Exercise:
Gather every line holding the string "before".
::: Information shown
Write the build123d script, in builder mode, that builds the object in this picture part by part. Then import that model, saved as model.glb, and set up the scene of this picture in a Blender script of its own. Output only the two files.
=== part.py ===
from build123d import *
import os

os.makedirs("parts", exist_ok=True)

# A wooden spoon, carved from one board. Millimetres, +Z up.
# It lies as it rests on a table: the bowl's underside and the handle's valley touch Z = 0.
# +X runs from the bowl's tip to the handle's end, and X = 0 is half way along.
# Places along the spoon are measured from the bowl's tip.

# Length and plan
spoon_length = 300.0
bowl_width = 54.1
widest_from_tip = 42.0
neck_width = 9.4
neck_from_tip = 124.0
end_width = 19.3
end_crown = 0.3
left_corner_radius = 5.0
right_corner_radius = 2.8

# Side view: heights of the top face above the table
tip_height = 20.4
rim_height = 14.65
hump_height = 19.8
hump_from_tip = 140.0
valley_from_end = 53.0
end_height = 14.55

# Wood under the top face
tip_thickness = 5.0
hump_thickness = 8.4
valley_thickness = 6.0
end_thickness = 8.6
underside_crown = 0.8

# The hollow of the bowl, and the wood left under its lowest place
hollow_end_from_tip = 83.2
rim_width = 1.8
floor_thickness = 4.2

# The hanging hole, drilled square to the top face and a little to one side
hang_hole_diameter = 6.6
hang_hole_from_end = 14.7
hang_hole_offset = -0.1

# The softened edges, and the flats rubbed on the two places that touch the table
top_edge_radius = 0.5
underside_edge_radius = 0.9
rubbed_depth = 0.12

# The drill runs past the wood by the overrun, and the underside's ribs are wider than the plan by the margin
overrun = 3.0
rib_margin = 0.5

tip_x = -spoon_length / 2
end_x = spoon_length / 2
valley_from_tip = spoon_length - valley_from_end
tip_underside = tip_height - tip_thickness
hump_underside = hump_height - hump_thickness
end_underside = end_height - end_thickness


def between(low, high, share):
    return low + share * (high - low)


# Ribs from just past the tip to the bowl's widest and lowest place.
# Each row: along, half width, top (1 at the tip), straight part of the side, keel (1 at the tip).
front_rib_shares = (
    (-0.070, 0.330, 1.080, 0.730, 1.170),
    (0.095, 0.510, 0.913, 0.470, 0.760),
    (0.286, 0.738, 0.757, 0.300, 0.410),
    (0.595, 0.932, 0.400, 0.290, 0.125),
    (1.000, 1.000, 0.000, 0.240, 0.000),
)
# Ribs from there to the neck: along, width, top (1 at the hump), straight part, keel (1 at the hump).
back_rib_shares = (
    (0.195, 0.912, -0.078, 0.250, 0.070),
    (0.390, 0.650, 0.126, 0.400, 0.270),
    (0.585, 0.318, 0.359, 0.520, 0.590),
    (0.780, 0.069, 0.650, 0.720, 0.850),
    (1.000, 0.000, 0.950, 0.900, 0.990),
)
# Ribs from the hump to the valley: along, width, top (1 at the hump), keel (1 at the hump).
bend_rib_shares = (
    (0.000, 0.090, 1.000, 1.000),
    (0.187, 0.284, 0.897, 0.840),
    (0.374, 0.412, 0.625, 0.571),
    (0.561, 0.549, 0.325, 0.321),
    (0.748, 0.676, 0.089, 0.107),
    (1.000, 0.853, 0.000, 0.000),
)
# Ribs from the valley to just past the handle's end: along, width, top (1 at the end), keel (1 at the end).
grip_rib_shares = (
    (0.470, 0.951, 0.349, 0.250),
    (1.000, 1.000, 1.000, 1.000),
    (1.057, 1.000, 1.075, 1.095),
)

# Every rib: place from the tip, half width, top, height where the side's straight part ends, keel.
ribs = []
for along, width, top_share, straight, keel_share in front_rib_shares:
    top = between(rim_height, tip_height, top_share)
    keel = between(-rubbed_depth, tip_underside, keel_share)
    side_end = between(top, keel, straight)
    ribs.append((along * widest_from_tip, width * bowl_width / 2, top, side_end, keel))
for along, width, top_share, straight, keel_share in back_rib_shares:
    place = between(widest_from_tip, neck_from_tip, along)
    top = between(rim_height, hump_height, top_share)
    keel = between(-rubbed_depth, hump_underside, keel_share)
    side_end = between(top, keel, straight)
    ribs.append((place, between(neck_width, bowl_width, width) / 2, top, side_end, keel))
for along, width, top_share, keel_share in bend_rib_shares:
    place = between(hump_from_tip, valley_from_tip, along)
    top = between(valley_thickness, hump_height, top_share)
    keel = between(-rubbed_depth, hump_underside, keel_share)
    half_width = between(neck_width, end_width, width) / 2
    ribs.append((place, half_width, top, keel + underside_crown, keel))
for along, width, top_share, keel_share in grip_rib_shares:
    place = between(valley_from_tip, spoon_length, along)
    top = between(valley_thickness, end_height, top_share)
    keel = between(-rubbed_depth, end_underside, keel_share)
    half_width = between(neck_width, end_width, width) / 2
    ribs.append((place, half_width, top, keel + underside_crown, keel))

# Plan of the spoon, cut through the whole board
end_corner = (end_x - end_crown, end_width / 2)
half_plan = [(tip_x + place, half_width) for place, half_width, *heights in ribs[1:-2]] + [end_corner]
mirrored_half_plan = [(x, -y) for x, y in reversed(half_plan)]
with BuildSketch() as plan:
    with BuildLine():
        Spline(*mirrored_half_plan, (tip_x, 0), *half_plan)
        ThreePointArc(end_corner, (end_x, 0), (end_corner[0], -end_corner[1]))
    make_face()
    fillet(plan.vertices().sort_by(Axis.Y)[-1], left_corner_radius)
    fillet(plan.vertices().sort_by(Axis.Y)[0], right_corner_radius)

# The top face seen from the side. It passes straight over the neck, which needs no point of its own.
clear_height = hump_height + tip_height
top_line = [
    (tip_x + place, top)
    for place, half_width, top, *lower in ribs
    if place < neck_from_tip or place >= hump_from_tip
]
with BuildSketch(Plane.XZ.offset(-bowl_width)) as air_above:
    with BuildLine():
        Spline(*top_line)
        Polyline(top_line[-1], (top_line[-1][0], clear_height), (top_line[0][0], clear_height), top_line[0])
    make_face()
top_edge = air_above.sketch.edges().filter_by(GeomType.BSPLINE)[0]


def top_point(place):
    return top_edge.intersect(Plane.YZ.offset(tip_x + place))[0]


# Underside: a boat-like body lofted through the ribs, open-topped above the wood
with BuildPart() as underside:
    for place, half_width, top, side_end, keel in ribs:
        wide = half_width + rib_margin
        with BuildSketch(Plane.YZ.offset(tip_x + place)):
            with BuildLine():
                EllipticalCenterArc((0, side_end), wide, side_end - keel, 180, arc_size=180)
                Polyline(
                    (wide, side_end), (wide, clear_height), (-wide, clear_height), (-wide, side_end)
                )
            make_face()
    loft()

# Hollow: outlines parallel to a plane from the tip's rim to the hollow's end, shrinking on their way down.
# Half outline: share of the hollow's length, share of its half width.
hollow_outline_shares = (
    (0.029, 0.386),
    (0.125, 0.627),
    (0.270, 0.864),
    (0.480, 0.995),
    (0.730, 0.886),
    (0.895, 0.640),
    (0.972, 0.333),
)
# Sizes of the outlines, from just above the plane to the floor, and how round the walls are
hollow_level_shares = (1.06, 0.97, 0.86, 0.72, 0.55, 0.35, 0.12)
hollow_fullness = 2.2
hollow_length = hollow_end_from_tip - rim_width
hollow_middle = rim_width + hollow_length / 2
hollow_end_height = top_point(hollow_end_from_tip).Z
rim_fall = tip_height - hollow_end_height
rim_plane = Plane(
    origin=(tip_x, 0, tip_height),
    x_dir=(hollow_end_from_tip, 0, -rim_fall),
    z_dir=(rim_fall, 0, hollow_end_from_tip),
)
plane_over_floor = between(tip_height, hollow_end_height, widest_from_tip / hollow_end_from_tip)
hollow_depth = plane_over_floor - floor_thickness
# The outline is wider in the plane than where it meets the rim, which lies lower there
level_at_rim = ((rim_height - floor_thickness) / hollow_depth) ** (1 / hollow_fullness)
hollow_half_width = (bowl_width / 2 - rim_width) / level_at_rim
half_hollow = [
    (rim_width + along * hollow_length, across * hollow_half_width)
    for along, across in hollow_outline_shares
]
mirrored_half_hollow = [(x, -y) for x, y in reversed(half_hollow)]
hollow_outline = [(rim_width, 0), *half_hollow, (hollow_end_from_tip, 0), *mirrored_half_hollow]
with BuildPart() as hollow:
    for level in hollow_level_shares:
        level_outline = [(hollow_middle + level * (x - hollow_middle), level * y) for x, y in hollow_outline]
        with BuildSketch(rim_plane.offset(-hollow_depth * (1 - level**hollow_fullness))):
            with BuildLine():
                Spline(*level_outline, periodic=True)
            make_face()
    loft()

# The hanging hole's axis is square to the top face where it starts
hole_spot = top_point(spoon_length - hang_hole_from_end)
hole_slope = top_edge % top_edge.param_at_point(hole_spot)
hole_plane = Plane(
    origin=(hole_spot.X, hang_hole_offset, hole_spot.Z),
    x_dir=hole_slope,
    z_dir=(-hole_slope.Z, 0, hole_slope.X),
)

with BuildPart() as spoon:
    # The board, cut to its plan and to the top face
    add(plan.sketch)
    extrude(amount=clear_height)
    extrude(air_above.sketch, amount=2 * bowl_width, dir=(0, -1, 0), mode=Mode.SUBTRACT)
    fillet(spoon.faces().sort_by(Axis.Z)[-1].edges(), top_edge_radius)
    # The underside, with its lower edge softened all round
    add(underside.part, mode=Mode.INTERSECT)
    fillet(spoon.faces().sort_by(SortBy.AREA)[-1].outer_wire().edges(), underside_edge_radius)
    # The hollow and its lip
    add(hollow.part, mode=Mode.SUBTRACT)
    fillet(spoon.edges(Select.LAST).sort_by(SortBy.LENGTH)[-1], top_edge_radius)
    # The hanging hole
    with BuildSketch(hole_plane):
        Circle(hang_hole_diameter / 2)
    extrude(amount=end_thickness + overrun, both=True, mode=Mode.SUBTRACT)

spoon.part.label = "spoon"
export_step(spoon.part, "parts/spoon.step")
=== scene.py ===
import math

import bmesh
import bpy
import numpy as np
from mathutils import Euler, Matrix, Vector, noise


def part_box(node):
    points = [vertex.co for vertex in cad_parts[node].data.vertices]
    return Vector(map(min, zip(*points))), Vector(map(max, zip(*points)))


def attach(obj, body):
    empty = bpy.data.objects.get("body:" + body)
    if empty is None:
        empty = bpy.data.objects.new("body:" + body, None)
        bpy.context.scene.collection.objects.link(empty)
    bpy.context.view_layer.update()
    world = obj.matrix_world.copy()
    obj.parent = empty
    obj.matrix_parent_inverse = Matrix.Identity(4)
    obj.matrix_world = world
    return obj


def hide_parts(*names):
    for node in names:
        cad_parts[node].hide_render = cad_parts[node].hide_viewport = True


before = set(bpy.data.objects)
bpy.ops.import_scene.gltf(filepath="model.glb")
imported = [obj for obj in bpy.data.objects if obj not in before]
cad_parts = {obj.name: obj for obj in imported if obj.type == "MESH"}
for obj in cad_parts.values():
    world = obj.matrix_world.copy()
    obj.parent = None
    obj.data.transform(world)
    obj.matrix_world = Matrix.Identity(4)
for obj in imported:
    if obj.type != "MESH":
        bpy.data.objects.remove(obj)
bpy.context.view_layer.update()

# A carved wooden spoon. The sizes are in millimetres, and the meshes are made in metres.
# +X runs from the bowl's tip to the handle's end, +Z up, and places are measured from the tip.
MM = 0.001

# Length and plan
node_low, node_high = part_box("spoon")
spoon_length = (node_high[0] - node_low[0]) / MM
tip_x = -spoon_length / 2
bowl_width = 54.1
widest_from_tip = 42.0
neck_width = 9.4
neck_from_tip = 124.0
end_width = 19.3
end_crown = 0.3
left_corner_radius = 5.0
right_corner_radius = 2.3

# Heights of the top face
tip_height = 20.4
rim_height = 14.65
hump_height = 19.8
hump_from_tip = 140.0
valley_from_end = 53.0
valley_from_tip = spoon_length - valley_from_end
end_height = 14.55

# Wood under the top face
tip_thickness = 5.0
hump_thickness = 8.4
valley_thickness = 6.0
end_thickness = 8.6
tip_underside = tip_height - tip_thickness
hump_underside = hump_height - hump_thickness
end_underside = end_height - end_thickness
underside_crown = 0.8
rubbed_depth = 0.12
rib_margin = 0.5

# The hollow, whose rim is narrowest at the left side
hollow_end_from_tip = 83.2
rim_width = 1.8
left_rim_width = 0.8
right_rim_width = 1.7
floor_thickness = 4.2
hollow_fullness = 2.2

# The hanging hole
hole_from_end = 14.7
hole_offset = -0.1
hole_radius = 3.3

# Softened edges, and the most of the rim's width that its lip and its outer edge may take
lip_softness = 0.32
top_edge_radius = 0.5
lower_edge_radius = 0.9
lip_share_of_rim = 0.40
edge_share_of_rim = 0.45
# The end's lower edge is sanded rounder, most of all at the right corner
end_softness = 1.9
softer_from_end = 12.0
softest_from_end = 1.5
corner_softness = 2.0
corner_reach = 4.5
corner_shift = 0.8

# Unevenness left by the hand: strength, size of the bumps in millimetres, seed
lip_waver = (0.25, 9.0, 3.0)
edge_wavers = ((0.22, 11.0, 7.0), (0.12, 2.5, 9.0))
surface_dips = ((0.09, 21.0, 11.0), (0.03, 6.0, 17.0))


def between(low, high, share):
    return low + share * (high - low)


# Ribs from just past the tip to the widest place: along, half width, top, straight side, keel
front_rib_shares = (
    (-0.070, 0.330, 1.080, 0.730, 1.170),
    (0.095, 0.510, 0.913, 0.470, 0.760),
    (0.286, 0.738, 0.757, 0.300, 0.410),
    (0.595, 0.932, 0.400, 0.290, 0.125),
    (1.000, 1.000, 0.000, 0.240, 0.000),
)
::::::
Exercise solution:
before = set(bpy.data.objects)
imported = [obj for obj in bpy.data.objects if obj not in before]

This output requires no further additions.